THE PROBLEM: Copy exactly the lines from the one containing "torus(HINGE_RING_R, WIRE_R, HINGE.z))" to the one containing "obj.parent = empty", both lines included, and nothing else.

MATERIAL:
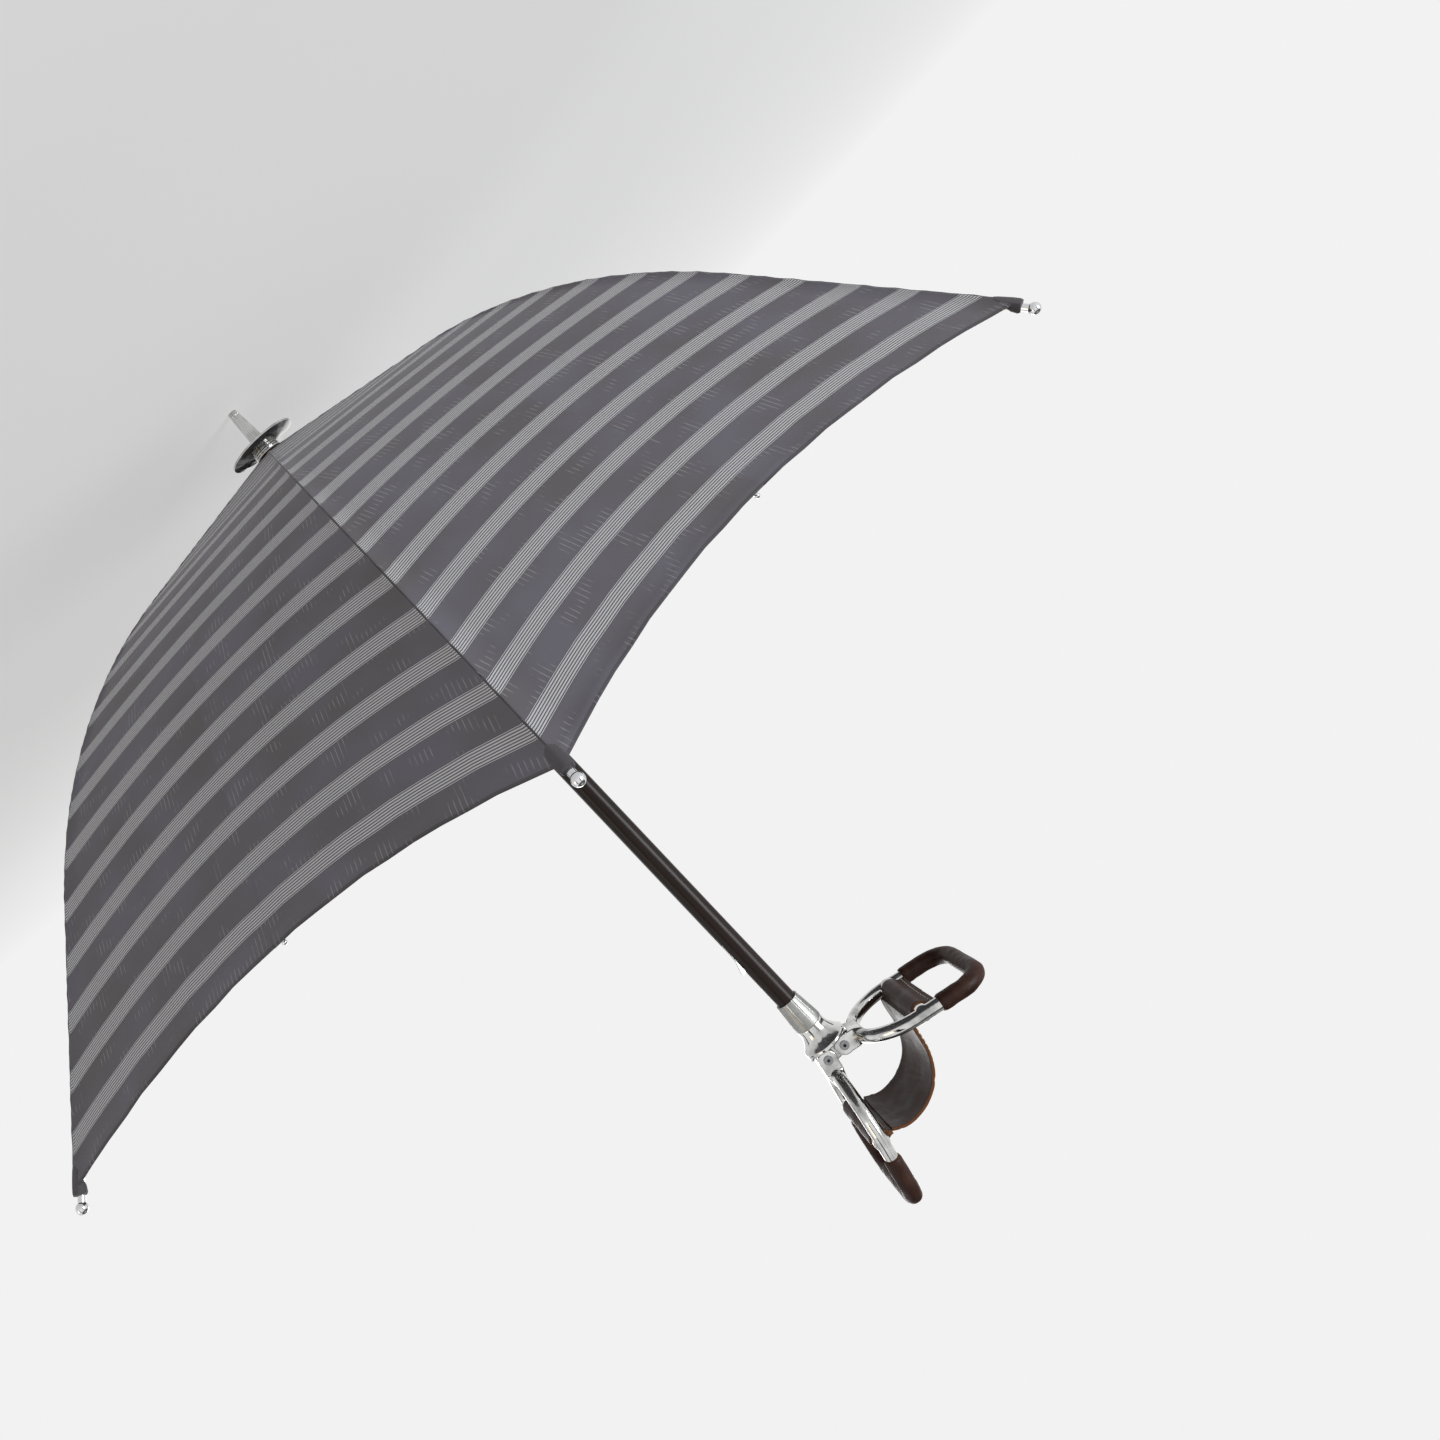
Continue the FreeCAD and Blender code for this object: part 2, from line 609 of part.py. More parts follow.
def hub():
    """Cast bowl, with a tongue between the arms' ears and a shoulder for each arm."""
    ledge = PIVOT_Z - LEDGE_DROP
    rim = ledge - BOWL_RIM
    foot = rim - BOWL_HEIGHT + BOWL_RIM
    halfway = V(NECK_R + BOWL_FLARE, 0, (foot + rim) / 2)
    flare = Part.Arc(V(NECK_R, 0, foot), halfway, V(BOWL_R, 0, rim))
    edges = [
        Part.LineSegment(V(0, 0, HUB_FOOT), V(NECK_R, 0, HUB_FOOT)).toShape(),
        Part.LineSegment(V(NECK_R, 0, HUB_FOOT), V(NECK_R, 0, foot)).toShape(),
        flare.toShape(),
        Part.LineSegment(V(BOWL_R, 0, rim), V(BOWL_R, 0, ledge)).toShape(),
        Part.LineSegment(V(BOWL_R, 0, ledge), V(0, 0, ledge)).toShape(),
        Part.LineSegment(V(0, 0, ledge), V(0, 0, HUB_FOOT)).toShape(),
    ]
    body = Part.Face(Part.Wire(edges)).revolve(O, Z, 360)
    bore = cylinder(SHAFT_R + SEAT_GAP, SHAFT_TOP - HUB_FOOT + CUT, V(0, 0, HUB_FOOT - CUT), Z)
    for side in (-1, 1):
        disc = cylinder(BOSS_R, 2 * TONGUE_HALF, V(side * PIVOT_X, -TONGUE_HALF, PIVOT_Z), Y)
        body = body.fuse(disc).fuse(stop_pad(side))
    tongue = box_between(
        V(-PIVOT_X, -TONGUE_HALF, ledge - CUT), V(PIVOT_X, TONGUE_HALF, PIVOT_Z + BOSS_R - TONGUE_DROP)
    )
    body = body.fuse(tongue).cut(bore)
    for side in (-1, 1):
        hole = cylinder(RIVET_R, 4 * TONGUE_HALF, V(side * PIVOT_X, -2 * TONGUE_HALF, PIVOT_Z), Y)
        body = body.cut(hole)
    return body.removeSplitter()


def pivot_rivet(side):
    """Hollow rivet with a flat head at each end."""
    reach = HUB_HALF + RUN_GAP
    at = V(side * PIVOT_X, 0, PIVOT_Z)
    body = cylinder(RIVET_R, 2 * reach, at - Y * reach, Y)
    for y in (-reach - RIVET_HEAD, reach):
        body = body.fuse(cylinder(RIVET_HEAD_R, RIVET_HEAD, at + Y * y, Y))
    bore = cylinder(RIVET_BORE_R, 4 * HUB_HALF, at - Y * 2 * HUB_HALF, Y)
    return body.cut(bore).removeSplitter()


def set_arm(shape, side):
    """Turns a shape made on an upright arm, with its pivot at the origin, to the arm's place."""
    angle = FRONT_ANGLE if side < 0 else REAR_ANGLE
    return shape.rotated(O, Y, side * angle).translated(V(side * PIVOT_X, 0, PIVOT_Z))


def loop_path(part):
    """Half of an arm's line for y above 0, from its foot: the bow and leg, or the grip's run."""
    half = BOW_R
    shoulder = ARM_LENGTH - CORNER_R
    turn = math.radians(45)
    if part == "bow":
        first = V(0, 0, BOW_CENTRE - BOW_R)
        middle = V(0, BOW_R * math.sin(turn), BOW_CENTRE - BOW_R * math.cos(turn))
        return [
            Part.Arc(first, middle, V(0, half, BOW_CENTRE)).toShape(),
            Part.LineSegment(V(0, half, BOW_CENTRE), V(0, half, GRIP_START)).toShape(),
        ]
    corner_mid = V(0, half - CORNER_R + CORNER_R * math.sin(turn), shoulder + CORNER_R * math.sin(turn))
    return [
        Part.LineSegment(V(0, half, GRIP_START), V(0, half, shoulder)).toShape(),
        Part.Arc(V(0, half, shoulder), corner_mid, V(0, half - CORNER_R, ARM_LENGTH)).toShape(),
        Part.LineSegment(V(0, half - CORNER_R, ARM_LENGTH), V(0, 0, ARM_LENGTH)).toShape(),
    ]


def rod(path, radius, start, direction):
    ring = Part.Wire(Part.makeCircle(radius, start, direction))
    return Part.Wire(path).makePipeShell([ring], True, False)


def both_sides(shape):
    return shape.fuse(shape.mirror(O, Y))


def rounded_block(points, height):
    """Wire of a rounded rectangle, half as large as given along X and Y."""
    hx, hy, r = points
    corners = []
    edges = []
    for sx, sy in ((1, 1), (-1, 1), (-1, -1), (1, -1)):
        corners.append((V(sx * (hx - r), sy * (hy - r), height), sx, sy))
    for n, (c, sx, sy) in enumerate(corners):
        a = c + (V(r * sx, 0, 0) if n % 2 == 0 else V(0, r * sy, 0))
        b = c + (V(0, r * sy, 0) if n % 2 == 0 else V(r * sx, 0, 0))
        m = c + V(sx, sy, 0) * (r * math.sqrt(0.5))
        edges.append((a, m, b))
    wire = []
    for n, (a, m, b) in enumerate(edges):
        wire.append(Part.Arc(a, m, b).toShape())
        wire.append(Part.LineSegment(b, edges[(n + 1) % 4][0]).toShape())
    return Part.Wire(wire)


def arm(side):
    """Cast wishbone: two ears, a block that spreads into a bowed loop, and the cross-bar with its lugs."""
    body = rod(loop_path("bow"), ROD_R, V(0, 0, BOW_CENTRE - BOW_R), Y)
    body = body.fuse(rod(loop_path("grip"), ROD_R, V(0, BOW_R, GRIP_START), Z))
    body = both_sides(body)
    waist = (BLOCK_START + BLOCK_END) / 2 - BLOCK_WAIST_BACK
    block = Part.makeLoft([
        rounded_block((BLOCK_HALF, HUB_HALF, BLOCK_EDGE_R), BLOCK_START),
        rounded_block((BLOCK_WAIST_HALF, BLOCK_WAIST_SPREAD, BLOCK_WAIST_EDGE_R), waist),
        rounded_block((ROD_R, BLOCK_SPREAD, BLOCK_END_EDGE_R), BLOCK_END - BLOCK_LAP),
    ], True, False)
    hollow = cylinder(BOW_R - ROD_R, 4 * BOSS_R, V(-2 * BOSS_R, 0, BOW_CENTRE), X)
    body = body.fuse(block.cut(hollow))
    neck = box_between(V(-BLOCK_HALF, -HUB_HALF, 0), V(BLOCK_HALF, HUB_HALF, BLOCK_START + BLOCK_LAP))
    ears = cylinder(BOSS_R, 2 * HUB_HALF, V(0, -HUB_HALF, 0), Y).fuse(neck)
    body = body.fuse(ears)
    gap = TONGUE_HALF + SIDE_GAP
    slot = box_between(V(-BOSS_R * 2, -gap, -BOSS_R * 2), V(BOSS_R * 2, gap, BOSS_R + SIDE_GAP))
    body = body.cut(slot)
    body = body.cut(cylinder(RIVET_R + RUN_GAP, 4 * HUB_HALF, V(0, -2 * HUB_HALF, 0), Y))
    body = body.fuse(cylinder(BAR_R, 2 * BOW_R, V(0, -BOW_R, BAR_AT), Y))
    for y in (-BOW_R, BOW_R - BAR_LUG):
        body = body.fuse(cylinder(BAR_LUG_R, BAR_LUG, V(0, y, BAR_AT), Y))
    return set_arm(body.removeSplitter(), side)


def grip(side):
    """Laced leather tube round the far half of an arm's loop."""
    start = V(0, BOW_R, GRIP_START)
    outer = rod(loop_path("grip"), GRIP_R, start, Z)
    inner = rod(loop_path("grip"), ROD_R, start, Z)
    return set_arm(both_sides(outer.cut(inner)).removeSplitter(), side)


def sleeve(side):
    """Leather folded round the cross-bar, its two layers sewn together beyond it as a flap."""
    body = cylinder(SLEEVE_R, 2 * SLEEVE_HALF, V(0, -SLEEVE_HALF, BAR_AT), Y)
    flap = box_between(
        V(-FLAP / 2, -SLEEVE_HALF, BAR_AT), V(FLAP / 2, SLEEVE_HALF, BAR_AT + FLAP_REACH)
    )
    body = body.fuse(flap)
    body = body.cut(cylinder(BAR_R, 4 * SLEEVE_HALF, V(0, -2 * SLEEVE_HALF, BAR_AT), Y))
    return set_arm(body.removeSplitter(), side)


def bar_point(side):
    """Middle of an arm's cross-bar in the frame."""
    angle = math.radians(FRONT_ANGLE if side < 0 else REAR_ANGLE)
    return V(side * (PIVOT_X + BAR_AT * math.sin(angle)), 0, PIVOT_Z + BAR_AT * math.cos(angle))


def sling():
    """Leather seat: from the front sleeve it stands up, arches over the hub and reaches the rear sleeve."""
    centre = V(ARCH_X, 0, PIVOT_Z + ARCH_Z)
    end = math.radians(ARCH_END)
    half = SLING / 2
    sides = []
    for radius in (ARCH_R + half, ARCH_R - half):
        start = centre + V(-radius, 0, 0)
        top = centre + V(-radius * math.sqrt(0.5), 0, radius * math.sqrt(0.5))
        leave = centre + V(radius * math.cos(end), 0, radius * math.sin(end))
        sides.append((start, top, leave))
    front, rear = bar_point(-1), bar_point(1)
    reach = SLEEVE_R + SIDE_GAP
    front_in = front + upright(SLING_FRONT_NEAR) * reach
    front_out = front + upright(SLING_FRONT_FAR) * reach
    rear_top = rear + upright(SLING_REAR_TOP) * (reach + SLING)
    rear_low = rear + upright(SLING_REAR_LOW) * reach
    (a, b, c), (d, e, f) = sides
    edges = [
        Part.LineSegment(front_out, a).toShape(), Part.Arc(a, b, c).toShape(),
        Part.LineSegment(c, rear_top).toShape(), Part.LineSegment(rear_top, rear_low).toShape(),
        Part.LineSegment(rear_low, f).toShape(), Part.Arc(f, e, d).toShape(),
        Part.LineSegment(d, front_in).toShape(), Part.LineSegment(front_in, front_out).toShape(),
    ]
    face = Part.Face(Part.Wire(edges))
    return face.extrude(Y * 2 * SLING_HALF).translated(Y * -SLING_HALF)


save("spike", spike())
save("ground_disc", ground_disc())
save("disc_collar", disc_collar())
save("apex_washer", tube(WASHER_R, SHAFT_R + SEAT_GAP, WASHER_HEIGHT, V(0, 0, WASHER_Z)))
save("shaft", shaft())
save("notch_ring", hinge_ring(HINGE.z))
save("notch_wire", torus(HINGE_RING_R, WIRE_R, HINGE.z))
save("runner", runner())
save("runner_wire", torus(HINGE_RING_R, WIRE_R, RUNNER_Z))
save("runner_stop_pin", stop_pin())
save("top_spring", spring(TOP_SPRING_Z, 1))
save("hand_spring", spring(HAND_SPRING_Z, -1))
save("hub_socket", hub_socket())
save("socket_pin", socket_pin())
save("hub", hub())
for word, side in (("front", -1), ("rear", 1)):
    save(f"{word}_rivet", pivot_rivet(side))
    save(f"{word}_arm", arm(side))
    save(f"{word}_grip", grip(side))
    save(f"{word}_sleeve", sleeve(side))
save("sling", sling())
for k in range(RIBS):
    save(f"rib_{k + 1}", rib(k))
    save(f"rib_tip_{k + 1}", rib_tip(k))
    bar, joint_rivet = stretcher(k)
    save(f"stretcher_{k + 1}", bar)
    save(f"joint_rivet_{k + 1}", joint_rivet)
save("canopy", *[gore(k) for k in range(RIBS)])

print(f"rib hinge {HINGE.x:.3f} {HINGE.z:.3f}, joint {JOINT.x:.3f} {JOINT.z:.3f}, rise {RIB_RISE:.3f}")
print(f"runner open {RUNNER_Z:.3f}, shut {RUNNER_SHUT_Z:.3f}, hand spring {HAND_SPRING_Z:.3f}")
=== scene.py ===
"""Seat stick with an umbrella round its shaft: finishes and soft parts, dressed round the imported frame."""
import json
import math
import random

import bmesh
import bpy
from mathutils import Matrix, Vector, noise


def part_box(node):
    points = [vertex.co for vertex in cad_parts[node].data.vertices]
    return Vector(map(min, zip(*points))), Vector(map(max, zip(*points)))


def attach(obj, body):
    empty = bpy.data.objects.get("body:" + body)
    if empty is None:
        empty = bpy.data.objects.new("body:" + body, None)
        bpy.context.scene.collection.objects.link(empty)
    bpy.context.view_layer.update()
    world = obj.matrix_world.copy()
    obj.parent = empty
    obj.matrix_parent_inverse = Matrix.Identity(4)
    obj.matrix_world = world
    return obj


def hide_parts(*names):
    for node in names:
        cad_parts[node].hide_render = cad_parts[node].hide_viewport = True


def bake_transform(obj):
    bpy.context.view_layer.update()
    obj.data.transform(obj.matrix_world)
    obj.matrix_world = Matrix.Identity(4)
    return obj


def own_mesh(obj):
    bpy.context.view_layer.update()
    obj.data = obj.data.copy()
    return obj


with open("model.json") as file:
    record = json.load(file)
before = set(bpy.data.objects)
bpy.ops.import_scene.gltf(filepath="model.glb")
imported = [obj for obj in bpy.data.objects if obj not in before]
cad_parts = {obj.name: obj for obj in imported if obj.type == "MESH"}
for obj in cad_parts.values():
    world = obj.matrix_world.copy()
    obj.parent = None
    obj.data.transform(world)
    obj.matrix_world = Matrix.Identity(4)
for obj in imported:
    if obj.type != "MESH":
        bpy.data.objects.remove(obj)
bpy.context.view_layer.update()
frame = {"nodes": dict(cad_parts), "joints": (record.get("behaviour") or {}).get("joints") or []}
MM = 0.001
nodes = frame["nodes"]
joints = {joint["name"]: joint for joint in frame["joints"]}
RIBS = 8

# Canopy, as cut
APEX_R = 13.5 * MM
KNEE_R = 200.0 * MM
INNER_SLOPE = math.radians(16.0)
OUTER_SLOPE = math.radians(49.0)
BEND_R = 440.0 * MM
TIP_R = 529.0 * MM
HEM_BACK = 9.0 * MM
HEM_SAG = 34.0 * MM
GORE_DIP = 0.4 * MM
CLOTH = 0.5 * MM
SEAM_WIDTH = 2.0 * MM
SEAM_RISE = 0.35 * MM
SEAM_BINDING = 0.6 * MM
SEAM_SHOULDER = 0.3 * MM
HEM_WIDTH = 7.0 * MM
HEM_EDGE = 1.6 * MM
HEM_FOLD = 0.5 * MM
HEM_RISE = 0.3 * MM
HEM_UNDER = 0.25 * MM
HEM_WAVE = 0.5 * MM
HEM_WAVE_PITCH = 47.0 * MM
CLOTH_ROWS = 72
CLOTH_COLUMNS = 14
HEM_ROWS = 4
PUCKER = 0.3 * MM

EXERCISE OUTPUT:
save("notch_wire", torus(HINGE_RING_R, WIRE_R, HINGE.z))
save("runner", runner())
save("runner_wire", torus(HINGE_RING_R, WIRE_R, RUNNER_Z))
save("runner_stop_pin", stop_pin())
save("top_spring", spring(TOP_SPRING_Z, 1))
save("hand_spring", spring(HAND_SPRING_Z, -1))
save("hub_socket", hub_socket())
save("socket_pin", socket_pin())
save("hub", hub())
for word, side in (("front", -1), ("rear", 1)):
    save(f"{word}_rivet", pivot_rivet(side))
    save(f"{word}_arm", arm(side))
    save(f"{word}_grip", grip(side))
    save(f"{word}_sleeve", sleeve(side))
save("sling", sling())
for k in range(RIBS):
    save(f"rib_{k + 1}", rib(k))
    save(f"rib_tip_{k + 1}", rib_tip(k))
    bar, joint_rivet = stretcher(k)
    save(f"stretcher_{k + 1}", bar)
    save(f"joint_rivet_{k + 1}", joint_rivet)
save("canopy", *[gore(k) for k in range(RIBS)])

print(f"rib hinge {HINGE.x:.3f} {HINGE.z:.3f}, joint {JOINT.x:.3f} {JOINT.z:.3f}, rise {RIB_RISE:.3f}")
print(f"runner open {RUNNER_Z:.3f}, shut {RUNNER_SHUT_Z:.3f}, hand spring {HAND_SPRING_Z:.3f}")
=== scene.py ===
"""Seat stick with an umbrella round its shaft: finishes and soft parts, dressed round the imported frame."""
import json
import math
import random

import bmesh
import bpy
from mathutils import Matrix, Vector, noise


def part_box(node):
    points = [vertex.co for vertex in cad_parts[node].data.vertices]
    return Vector(map(min, zip(*points))), Vector(map(max, zip(*points)))


def attach(obj, body):
    empty = bpy.data.objects.get("body:" + body)
    if empty is None:
        empty = bpy.data.objects.new("body:" + body, None)
        bpy.context.scene.collection.objects.link(empty)
    bpy.context.view_layer.update()
    world = obj.matrix_world.copy()
    obj.parent = empty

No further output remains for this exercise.